CodeGenerator.generateLocalFOLLOW():

if ( follow.member(Label.EOF) ) {
	// TODO: can we just remove?  Seems needed here:
	// compilation_unit : global_statement* EOF
	// Actually i guess we resync to EOF regardless
	follow.remove(Label.EOF);
}

I think we do need EOF. dang. I'm running into an error recovery set that doesn't have EOF when it's needed.

Havng trouble figuring out what "exact" parameter does in combineFollows() in runtime.
it seems to only add sets from above on stack if EOR is in set i. When it sees a set w/o EOR, it stops adding. Why would we ever want them all? Maybe no viable alt instead of mismatched token?
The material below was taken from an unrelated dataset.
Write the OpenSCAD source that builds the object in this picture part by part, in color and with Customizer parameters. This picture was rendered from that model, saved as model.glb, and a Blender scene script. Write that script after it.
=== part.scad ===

a : sync ( stuff sync )* ;

should be part of ()* DFA (for entry/exit/choice). check looks for mismatch (via dfa). If fails, consumeUntil start of loop or follow of loop. Recheck to see if dfa predicts loop. If it does, enter. If predicts exit, then just exit and proceed normally.

Code templates say:

/** Same as a normal DFA state except that we don't examine lookahead
 *  for the bypass alternative.  It delays error detection but this
 *  is faster, smaller, and more what people expect.  For (X)? people
 *  expect "if ( LA(1)==X ) match(X);" and that's it.
 */
dfaOptionalBlockState(k,edges,eotPredictsAlt,description,stateNumber,semPredState) ::= <<
int LA<decisionNumber>_<stateNumber> = input.LA(<k>);<\n>
<edges; separator="\nelse ">
>>

I'm reversing my opinion. We must not delay error attention. If we Don't see the start of an EBNF constructs, we should generate an error and trigger recovery. In fact, we should try to sync/recover at the start of these constructs and within just like this:

a : sync ( stuff sync )* ;

That way, we can get rid of crap in front of an optional element instead of bypassing the optional element and then getting a really strange error that we are missing whatever followed that optional element.

element in antlr grammar had acyclic k>1 predictor. Upon a : A b : B ; (missing (wink), it gets stuck at "b:" not ":". Hard to add error alt. had to do .* COLON. Actually makes sense. it's (TOKEN_REF|RULE_REF)COLON that says we are missing a ';'.